Earlier
this month Adam Grant (a Wharton Business School Professor) posted a blog on
the Huffington Post Emotional
Intelligence is Overrated. The blog
went viral in the Twittersphere.
Grant
described how he thought a CEO who considered EQ to be more important than IQ
and who was spending millions on training and EQ assessment was wasting his
company’s money. In the end they agreed
to a study which using hundreds of salespeople demonstrated that IQ was 5 times
more powerful that EQ in determining compensation.
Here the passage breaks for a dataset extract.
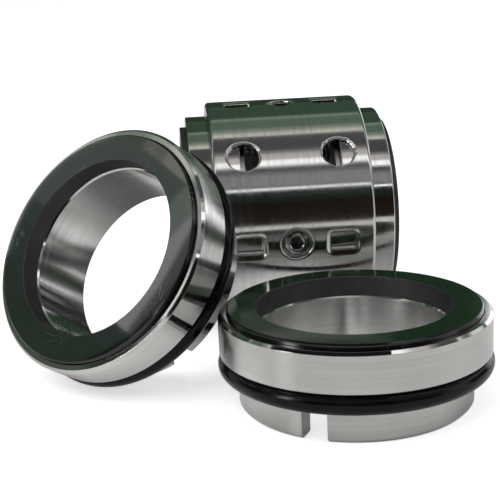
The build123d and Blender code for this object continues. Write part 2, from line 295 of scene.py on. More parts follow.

Grant then quoted a meta-analysis by Dana
Joseph and Dan Newman which demonstrated that IQ accounted for 14% of job
performance and EQ only 1%. However after
convincingly arguing the case that EQ is overrated Grant then backtracks saying
that it is a set of skills that can be useful particularly in jobs where
emotions are important such as sales (even though his own study showed it was
not).
Part of the problem stems back to Daniel Goleman. Unfortunately his book Emotional
Intelligence contained the subtitle “Why It Can Matter More Than IQ”. Since the book’s publication in 1995 many EQ
practitioners have converted the result that IQ accounts for job 20% of
performance into a hypothesis that EQ will predict 80% of future performance. Even Daniel Goleman has publically
disavowed the 80% hypothesis yet it is still continually repeated. However what Goleman puts forward and I agree
is that once “once you’re in a high-IQ position, intellect loses its power to
determine who will emerge as a productive employee or an effective leader. For
that, how you handle yourself and your relationships — in other words, the
emotional intelligence skill set — matters more than your IQ.”
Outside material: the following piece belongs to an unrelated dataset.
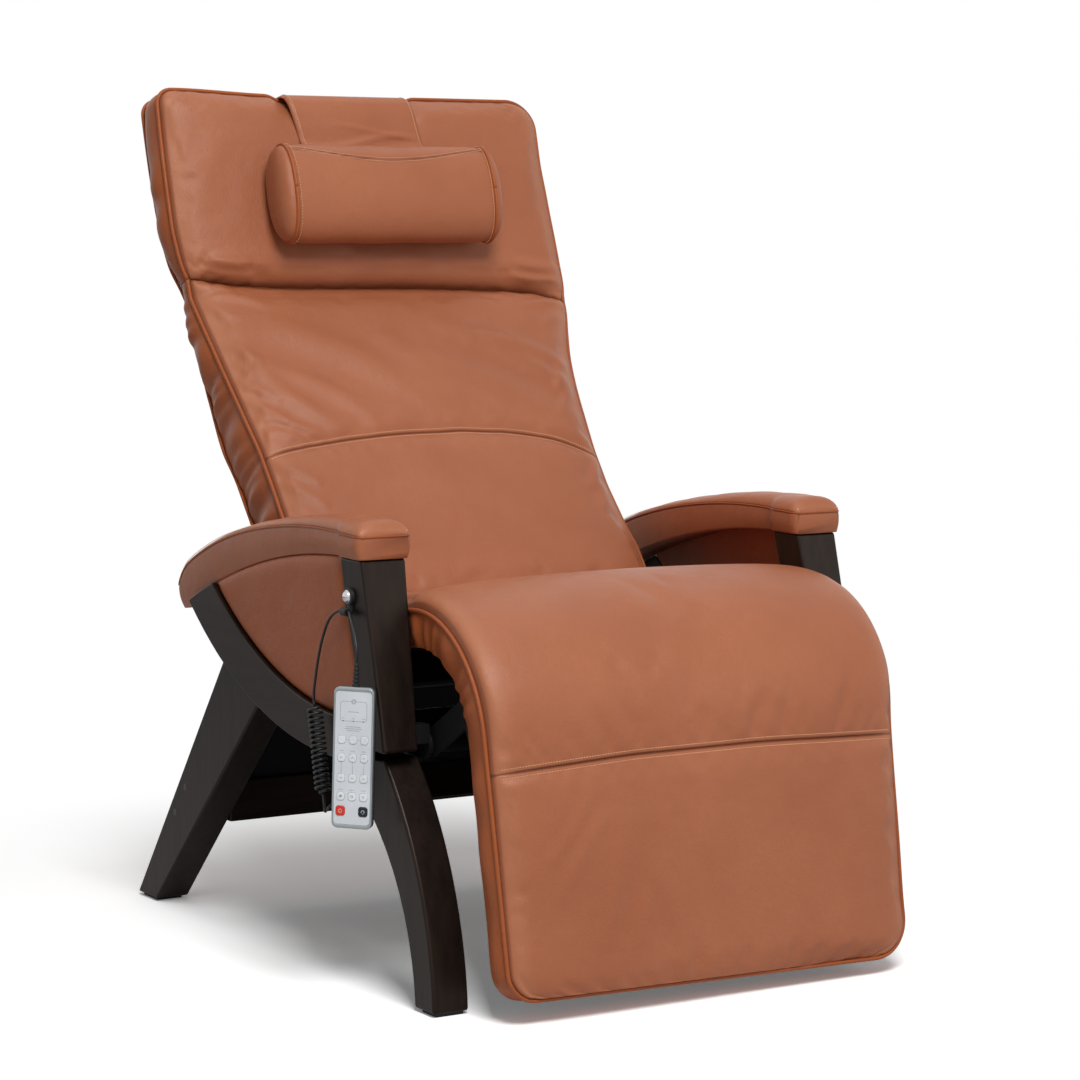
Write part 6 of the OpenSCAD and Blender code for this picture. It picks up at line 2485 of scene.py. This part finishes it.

I have an interesting confirmation of this which I use in my
training programs. One question we discuss is
the ideal components of leadership. I
ask my participants which are the two most important components from the
following list:
·
Change Agent
·
Ethics
·
Flexibility
·
Intelligence
·
People skills
·
Self management
·
Strategic thinker
·
Team player
·
Visionary
The
list was taken from a study done for the Karpin report (1994) which asked 100
experienced business managers from Australia’s largest organisations the same
question. “People skills” was ranked far
and away the most important component.
(Ethics, by the way ranked stone motherless last.) I have been running workshops since the early
1990s and my experience has been that the more senior the manager the higher
the ranking of “people skills”.
So
while I differ from Grant do not think that EQ is overrated I do agree with
another statement in his blog namely EQ and IQ are correlated. IQ is the capacity to learn. The
higher your IQ, the easier it is for you to develop emotional intelligence. However the key to emotional intelligence is understanding
your core emotions compared to your transient emotions. Your core emotions are driven by your
temperament – what you are genetically born with. Based on a study of 11,000 identical twins
nature is around twice as important as nurture.
I have found the Humm-Wadsworth model of seven core emotions the most
practical tool for people to use and once understood (takes a day) dramatically
lifts their emotional intelligence.
People
drive performance, emotions drive people, temperament drives emotions.